While sleeping, she is woken by a vision of her husband, Grover, who has some enigmatic message for her. She is seduced by the words and mannerisms of a Latin-sounding man, whom she refers to as Mr. Coffee. Mr. Coffee tells her Grover has died in the 1929 stock market crash after having her declared legally dead. Fanny does not seem upset by this news.

Alex is played by Johnson, who is no stranger to CSUN’s theater productions.

Johnson is over the top as Alex, constantly shouting, dancing, singing, sharing her opinions and fighting. Alex is curious, creative, humorous and a crowd favorite.

Hand said he believed the importance of the background characters was to “show what these ladies don’t see for themselves.”

“They give a different perspective,” Hand said.

Opening night of the show brought mixed emotions.

“I know things will get better,” Hand said.

“I like to think of it as a rehearsal with people,” said Johnson, whose first play at CSUN was “The Shape of Things” last spring. “You just have to not take it too seriously or personally.”
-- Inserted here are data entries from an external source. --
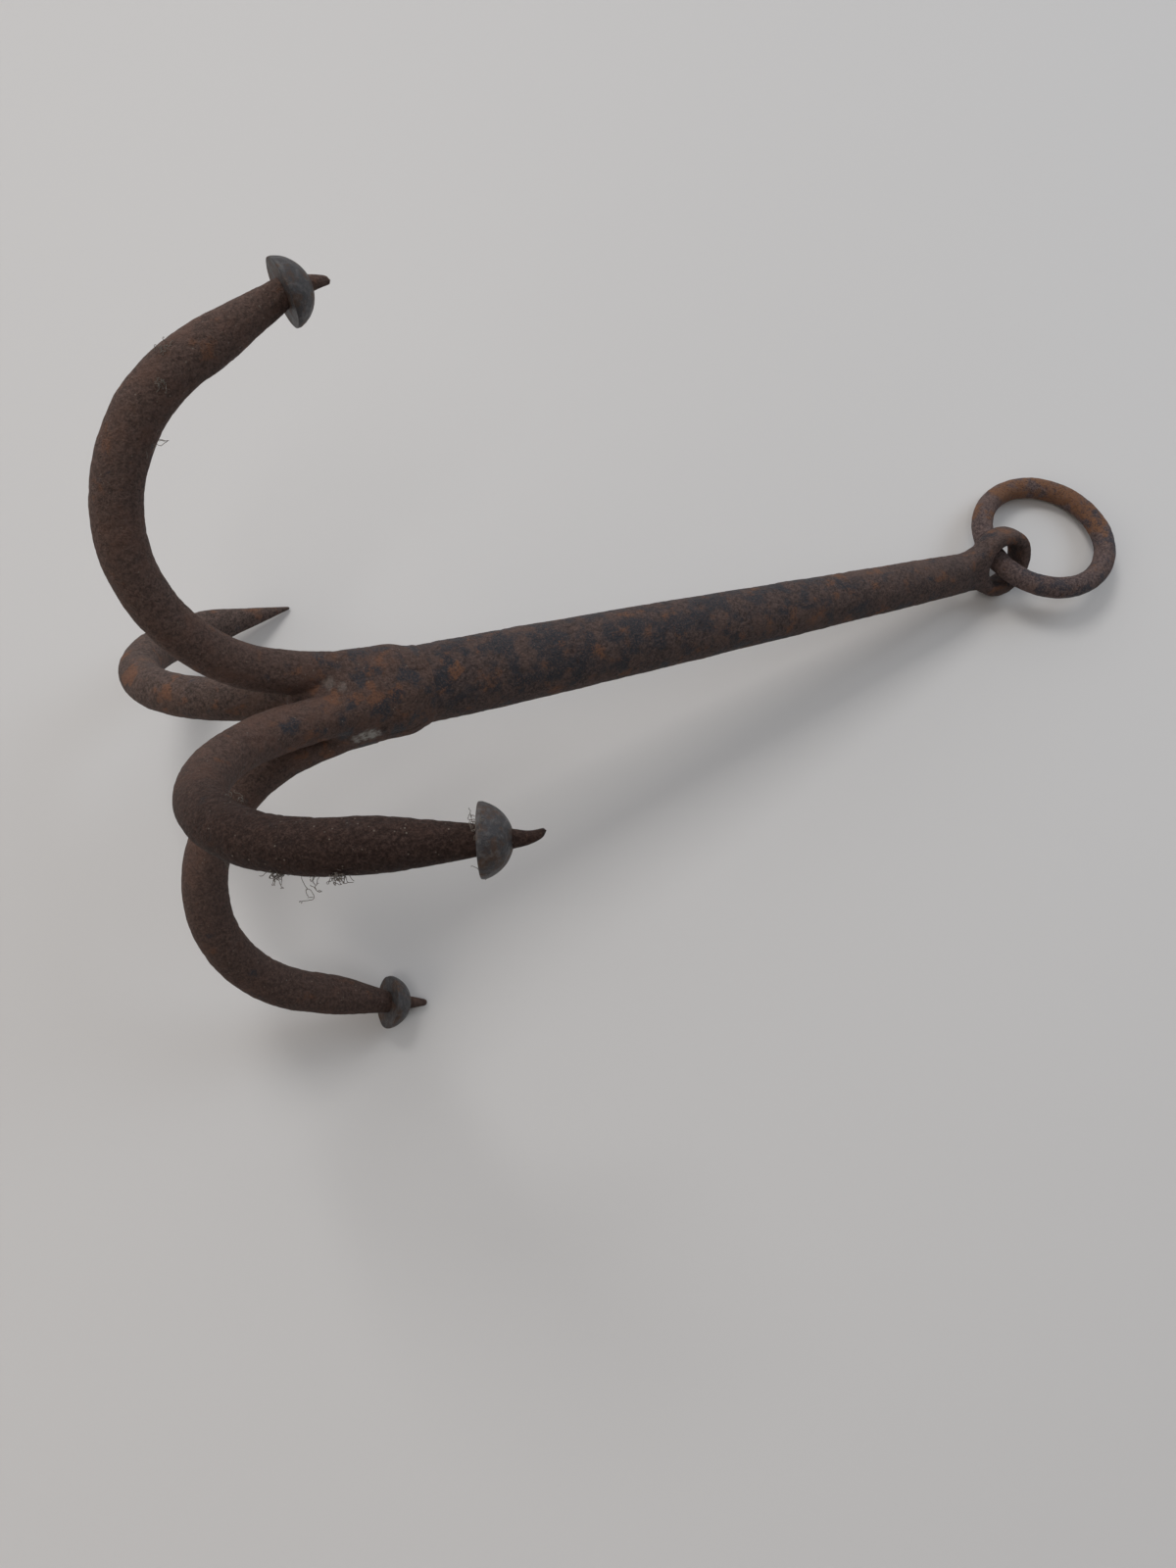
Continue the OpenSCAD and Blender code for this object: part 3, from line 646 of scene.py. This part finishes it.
lint = bpy.data.materials.new("grey_lint")
lint.use_nodes = True
lint.node_tree.nodes["Principled BSDF"].inputs["Base Color"].default_value = linear("#6d655d")
lint.node_tree.nodes["Principled BSDF"].inputs["Roughness"].default_value = 0.9
lint_piece("lint_front", [
    ((-41.3, -47.6, 43.9), 0.13, 0.6, 30), ((-37, -50.5, 46.5), 0.3, 1, 6), ((-33, -51.8, 48.9), 0.13, 0.5, 30),
    ((-43.8, -30.1, 36), 0.18, 0.6, 4), ((-49.5, -38, 37), 0.12, 1.2, 12)], 5)
lint_piece("lint_cap", [
    (tuple(front.tip() + [-1.2, 1, 5]), 0.14, 0.6, 14), (tuple(front.tip() + [0, -4, -3]), 0.14, 0.5, 8)], 9)
lint_piece("lint_up", [
    ((-41, 35.5, 48.3), 0.3, 0.7, 3), ((-37.9, 42.2, 57.9), 0.12, 0.5, 8), ((-36.5, 47.0, 59.5), 0.13, 0.5, 10)], 7)


# The ring: round rod bent and forge-welded into a loose ring, worn a little where it runs in the eye. Its
# rust is purple-brown with orange on the far limb and blue-black scale on the near one.
ring_iron = wrought_iron("rusted_wrought_iron_ring",
                         "#3d3232", "#6f5e5b", "#745c52", "#80583c", "#34343c", 0.6, 0.61, 0.1)
RING_R, ROD_R = 18.1, 3.0
RING_CENTRE = np.array([115.222, 6.66546, 6.6171])
RING_TILT, RING_LOW = np.radians(11.5276), np.radians(51)
ring_down = np.array([np.cos(RING_LOW) * np.cos(RING_TILT), np.sin(RING_LOW) * np.cos(RING_TILT), -np.sin(RING_TILT)])
ring_across = np.array([-np.sin(RING_LOW), np.cos(RING_LOW), 0])
ring_up = np.cross(ring_down, ring_across)


def ring_surface(ways=300, around=56):
    """The rod carried round the ring: a circle of spokes, and round each a circle of the rod's radius."""
    way = 2 * np.pi * np.arange(ways)[:, None] / ways
    turn = 2 * np.pi * np.arange(around)[None, :] / around
    spoke = np.cos(way)[..., None] * ring_down + np.sin(way)[..., None] * ring_across
    out = np.cos(turn)[..., None] * spoke + np.sin(turn)[..., None] * ring_up
    grid = RING_CENTRE + RING_R * spoke + ROD_R * out
    height = hammered(grid, 61, 0.09, 0.12) - 0.04
    grid = grid + height[..., None] * out
    return grid.reshape(-1, 3), loop_faces(ways, around).tolist(), height.ravel()


ring_points, ring_faces, ring_height = ring_surface()
dark = np.clip(-2.5 * ring_height - 0.35, 0, 0.6)
spoke = (ring_points - RING_CENTRE) / RING_R
far_limb = np.clip(0.2 + 0.9 * spoke @ np.array([0.6, 0.8, 0]) + 0.5 * lump(ring_points, 6, 67), 0, 0.8)
near_limb = np.clip(0.1 + 0.8 * spoke @ np.array([0.2, -1, 0]) + 0.5 * lump(ring_points, 5, 71), 0, 0.8)
finish_and_shade = (far_limb, near_limb, 0 * dark, dark)
ring = piece("ring", ring_points / 1000, ring_faces, finish_and_shade, ring_iron, "ring", "ring")


# The table: a plain pale painted board, and the room's light: a soft window light from the far side, a weaker
# one above, a broad one, a cool one and a warm one at the ends, and a surround that is palest on the far side.
TABLE_HALF = 2
table_mesh = bpy.data.meshes.new("table")
corners = [(-TABLE_HALF, -TABLE_HALF, 0), (TABLE_HALF, -TABLE_HALF, 0), (TABLE_HALF, TABLE_HALF, 0),
           (-TABLE_HALF, TABLE_HALF, 0)]
table_mesh.from_pydata(corners, [], [(0, 1, 2, 3)])
table_paint = bpy.data.materials.new("pale_painted_board")
table_paint.use_nodes = True
board = table_paint.node_tree.nodes["Principled BSDF"]
board.inputs["Base Color"].default_value = linear("#d5d3d2")
board.inputs["Roughness"].default_value = 0.6
table_mesh.materials.append(table_paint)
table = bpy.data.objects.new("table", table_mesh)
bpy.context.scene.collection.objects.link(table)


def soft_light(name, towards, distance, size, watts, colour):
    """A square area light that looks at the middle of the tool from the given direction."""
    data = bpy.data.lights.new(name, "AREA")
    data.size, data.energy, data.color = size, watts, colour
    made = bpy.data.objects.new(name, data)
    way = Vector(towards).normalized()
    made.location = Vector((0, 0, 0.03)) + way * distance
    made.rotation_euler = way.to_track_quat("Z", "Y").to_euler()
    bpy.context.scene.collection.objects.link(made)


soft_light("window", (-0.15, 0.71, 1), 1.3, 0.42, 4.6, (1.0, 0.99, 0.97))
soft_light("ceiling", (-0.24, -0.27, 1), 1.5, 0.5, 2.4, (1.0, 0.98, 0.96))
soft_light("room", (0, 0.6, 1), 2.0, 3.0, 4.2, (1.0, 1.0, 1.0))
soft_light("doorway", (0.9, 0.1, 0.7), 1.1, 0.6, 2.2, (0.76, 0.88, 1.0))
soft_light("lamp", (-1, -0.3, 0.7), 1.1, 0.6, 1.3, (1.0, 0.88, 0.74))
world = bpy.data.worlds.new("room")
world.use_nodes = True
tree = world.node_tree
ray = add(tree, "TexCoord", {}).outputs["Generated"]
facing = add(tree, "VectorMath", {0: ray, 1: (0.0, 0.8, -0.6)}, operation="DOT_PRODUCT").outputs["Value"]
brightness = add(tree, "MapRange", {0: facing, 1: -0.7, 2: 0.8, 3: 0.08, 4: 0.95}).outputs[0]
tree.links.new(brightness, tree.nodes["Background"].inputs["Strength"])
tree.nodes["Background"].inputs["Color"].default_value = linear("#f6f5f6")
bpy.context.scene.world = world
bpy.context.scene.view_settings.view_transform = "Standard"

# The camera stands over the hooks and looks down at the tool, as the photograph does. Its place and its ways
# to the right and up are given along the shank.
camera_data = bpy.data.cameras.new("camera")
camera_data.lens, camera_data.sensor_width = 26.75, 36
camera = bpy.data.objects.new("camera", camera_data)
ways = np.array([[0.89345, -0.34474, 0.28827], [0.22825, 0.90072, 0.36975], -VIEW]) @ LIE.T
eye_place = laid(np.array([-67.05, -103.189, 235.815]))
camera.matrix_world = Matrix([*np.column_stack([ways.T, eye_place]).tolist(), [0, 0, 0, 1]])
bpy.context.scene.collection.objects.link(camera)
bpy.context.scene.camera = camera
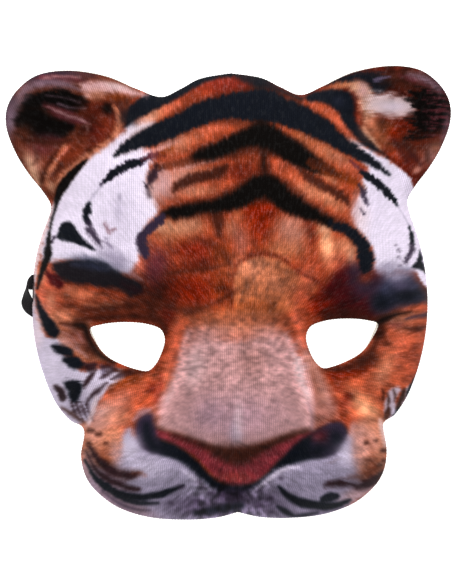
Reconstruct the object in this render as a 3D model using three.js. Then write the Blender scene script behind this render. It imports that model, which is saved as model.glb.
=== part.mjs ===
// A tiger half mask: one thin moulded sheet with two eye holes and two dished ears, and a flat elastic strap.
// It lies on its back rim with the face up. Millimetres, +Z out of the face, +Y towards the ears.
// The origin is on the resting surface, under the middle of the mask.
import * as THREE from 'three';
import { mergeVertices } from 'three/addons/utils/BufferGeometryUtils.js';

// Driving dimensions of the sheet
const SHEET_THICKNESS = 2.6;
const MESH_SPACING = 4.1;
const EDGE_RING_INSETS = [1.5, 4.6];

// The face without ears and muzzle: half an oval, widest at FACE_MID_Y
const FACE_MID_Y = -5;
const FACE_HALF_WIDTH = 80;
const FACE_LENGTH_DOWN = 82;
const FACE_LENGTH_UP = 94;
const HEAD_LENGTH_UP = 112;

// Heights along the middle of the face, without nose and muzzle: [y, z]
const HEAD_PROFILE = [[-90, 36], [-60, 42], [-32, 42], [-8, 47], [10, 53], [26, 57], [44, 56], [62, 51], [78, 43],
  [88, 33]];

// The nose: heights along its ridge, and its half width at NOSE_FOOT_Y, growing downwards
const NOSE_PROFILE = [[-88, 46], [-78, 57], [-70, 66], [-62, 73.5], [-54, 76.5], [-40, 72], [-20, 64], [0, 58.5],
  [20, 58], [40, 56]];
const NOSE_FOOT_Y = -10;
const NOSE_FOOT_HALF_WIDTH = 22;
const NOSE_WIDENING = 0.235;
const NOSE_NARROWING_UP = 0.3;
const NOSE_FADE = [38, 14];
const NOSE_V_BOTTOM_Y = -78;
const NOSE_V_RISE = 20;
const NOSE_V_HALF_WIDTH = 32;

// The muzzle: a wide rounded block with a pad on each side of the groove under the nose
const MUZZLE = { y: -64, halfWidth: 62, halfHeight: 30, base: 8, rise: 52, power: 2.5 };
const MUZZLE_PAD = { x: 27, y: -70, rx: 25, ry: 19, lift: 5.5 };
const LIP_GROOVE = { y: -86, rx: 7, ry: 15, lift: -4.5 };
const NOSTRIL = { x: 36, y: -56, rx: 8, ry: 7, lift: -2.5 };

// How softly the forms run into each other
const MUZZLE_BLEND = 9;
const EAR_BLEND = 6;
const LEAN_BLEND = 8;

// Swellings and hollows of the face
const BROW = { x: 34, y: 9, rx: 32, ry: 15, lift: 5 };
const TEMPLE = { x: 62, y: 34, rx: 22, ry: 24, lift: -2.5 };
const EYE_SOCKET = { x: 42, y: -20, rx: 25, ry: 19, lift: -7 };
const CHEEK = { x: 61, y: -33, rx: 18, ry: 16, lift: 3 };

// The ears: dishes that lean back, outwards and downwards, and end at a crease along the head
const EAR = { x: 66, y: 66, radius: 19, height: 23, leanIn: 0.1, leanOut: 0.3, leanUp: 0.06, leanDown: 0.3, dish: 7.5 };
const EAR_CREASE = { x: 28, y: 78.5, across: [0.695, 0.719], fall: 0.12 };

// The edges curl back a little
const EDGE_CURL = 3.2;
const EDGE_CURL_WIDTH = 6;

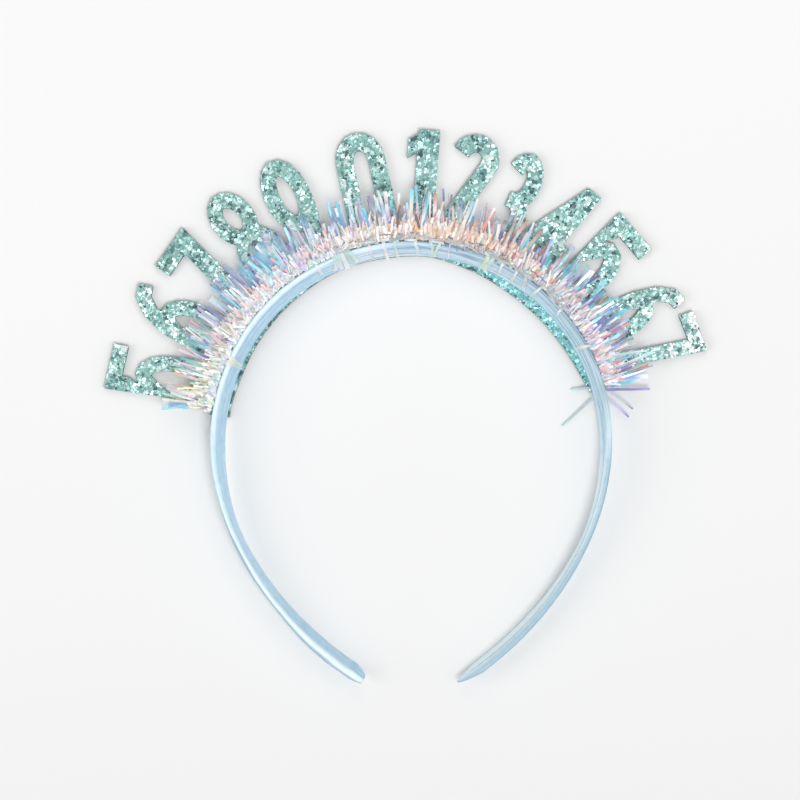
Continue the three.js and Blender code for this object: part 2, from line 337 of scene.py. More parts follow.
# Where the ribbon's tucked edge runs: turn, and millimetres round the section from its outer face
seamTable = [
    (44, 14.2), (54, 12.8), (60, 12.4), (80, 11.8), (92, 10.4), (105, 9.5), (120, 9.3),
    (140, 9.6), (160, 10.6), (168, 10.2),
]
# Painted highlights along the ribbon's creases: first and last turn, millimetres round, half width,
# strength
creaseHighlights = [
    (14, 104, 14.6, 0.55, 0.85),
    (92, 178, 13.0, 3.4, 1.0),
    (34, 88, 10.9, 0.4, 0.7),
    (-8, 40, 11.6, 0.3, 0.5),
    (-34, 6, 13.2, 0.35, 0.45),
    (-92, -20, 7.8, 0.7, 0.7),
]
# and painted shade in its pleats, in the same columns
pleatShades = [
    (-14, 34, 9.3, 0.3, 0.7),
    (-8, 40, 10.4, 0.3, 0.65),
    (0, 74, 7.4, 0.25, 0.7),
    (38, 84, 9.8, 0.3, 0.45),
    (-76, -18, 9.6, 0.35, 0.3),
    (-96, -44, 12.4, 0.4, 0.25),
]
# The outer layer's loose edge down the left limb: turn, and millimetres round
foldTable = [(-168, 7.1), (-150, 7.3), (-125, 7.2), (-100, 6.9), (-84, 6.6)]

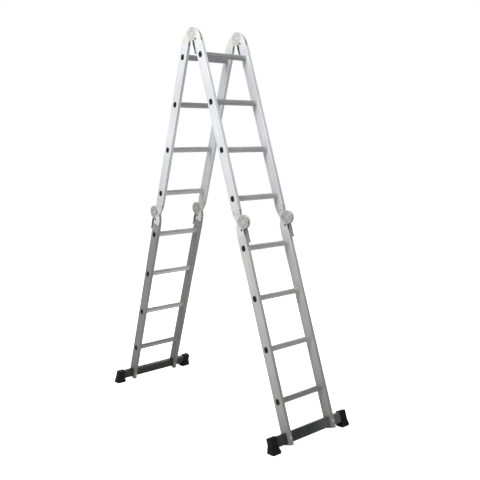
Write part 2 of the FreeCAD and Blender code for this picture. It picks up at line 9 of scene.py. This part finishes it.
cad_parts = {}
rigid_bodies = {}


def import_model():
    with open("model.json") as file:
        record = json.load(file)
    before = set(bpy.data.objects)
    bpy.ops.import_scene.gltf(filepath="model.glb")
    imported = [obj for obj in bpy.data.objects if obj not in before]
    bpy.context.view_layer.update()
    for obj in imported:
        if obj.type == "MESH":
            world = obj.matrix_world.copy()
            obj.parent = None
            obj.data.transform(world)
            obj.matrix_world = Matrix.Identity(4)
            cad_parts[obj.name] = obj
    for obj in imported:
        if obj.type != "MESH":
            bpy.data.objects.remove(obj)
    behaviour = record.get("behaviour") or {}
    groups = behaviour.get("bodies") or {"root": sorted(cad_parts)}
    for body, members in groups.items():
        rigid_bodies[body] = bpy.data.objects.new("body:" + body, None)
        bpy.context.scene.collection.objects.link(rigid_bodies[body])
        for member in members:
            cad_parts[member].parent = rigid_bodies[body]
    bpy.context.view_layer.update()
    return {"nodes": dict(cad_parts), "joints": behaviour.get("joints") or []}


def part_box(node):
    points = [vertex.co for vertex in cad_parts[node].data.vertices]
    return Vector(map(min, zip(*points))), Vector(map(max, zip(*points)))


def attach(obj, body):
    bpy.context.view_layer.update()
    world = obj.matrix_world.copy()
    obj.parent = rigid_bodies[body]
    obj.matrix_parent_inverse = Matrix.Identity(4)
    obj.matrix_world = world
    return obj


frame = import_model()
nodes = frame["nodes"]
SECTIONS = [(level, leg) for level in ("lower", "upper") for leg in ("front", "back")]
HINGE_LINES = ("mid_front", "mid_back", "top")
LEG_LEAN = math.radians(18.0)
RUNGS_PER_SECTION = 4

# ---- camera ----
CAMERA_AT = Vector((-2.6558, -3.2458, 1.6016))
CAMERA_YAW = math.radians(41.06)     # from +Y towards +X
CAMERA_PITCH = math.radians(-7.90)
CAMERA_ROLL = math.radians(-0.754)
CAMERA_LENS = 52.3
CAMERA_SENSOR = 36.0

# ---- light ----
BACKDROP = 1.0                       # the studio's brightness as the camera sees it
AMBIENT = 0.18                       # the studio's brightness as light on the ladder
KEY_AT = (-3.0, -0.25, 3.6)
KEY_AIM = (0.0, 0.0, 1.6)
KEY_SIZE = 1.8
KEY_POWER = 138.0
TOP_AT = (0.0, -1.6, 4.6)
TOP_AIM = (0.0, -0.2, 1.6)
TOP_POWER = 60.0
FILL_AT = (3.2, 2.6, 2.6)            # lights the two sides that face away from the camera
FILL_AIM = (0.0, 0.0, 1.1)
FILL_SIZE = 2.6
FILL_POWER = 95.0
FLOOR_GLOW = 0.85
FLOOR_HALF_SIZE = 60.0

# ---- pieces drawn round the frame ----
RAIL_INNER_X = -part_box("rail_upper_front_left")[1].x
RUNG_SECTION = (0.025, 0.031, 0.010)  # depth, height, corner
BEAD_RADIUS = 0.0013
BEAD_LIFT = 0.0003                   # bead's middle above the rung's surface
SLEEVE_SECTION = (0.036, 0.066, 0.006)
SLEEVE_MOUTH_X = 0.2523
LIP_RADIUS = 0.0020
CHEEK_FACE = 0.00895                 # hinge plate's outer face, from the rail's middle
PIN_RING_RADIUS = 0.0052
PIN_RING_WIRE = 0.0012
BEAD_SIDES = 8
CORNER_STEPS = 6
WELD = 0.000001                      # points closer than this are joined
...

The play consistently focuses on very American products and inventions, but Johnson disagreed with the idea that the play was pro-American or nationalistic.

“I don’t think it’s proud to be American, it just identifies America under a microscope,” Johnson said.

The main characters are independent women searching for an era that fits their identities, but the actresses see it slightly differently.

“It’s about people and women in general, not really feminism,” Johnson said. “Anyone’s really capable of anything.”

“I don’t really see it as a feminist statement, but only as it applies to my character,” Brett said.

“Fanny is so independent, so why does she need a tiara and a wig and a man? That’s just who she is,” Brotherson said of her character.

Opening night is always difficult, but the actors, musician, set designers, costume designers, stage manager, director and everyone else involved in the production of “On the Verge” will only get better as the show goes on.

“On the Verge” will continue through Nov. 5.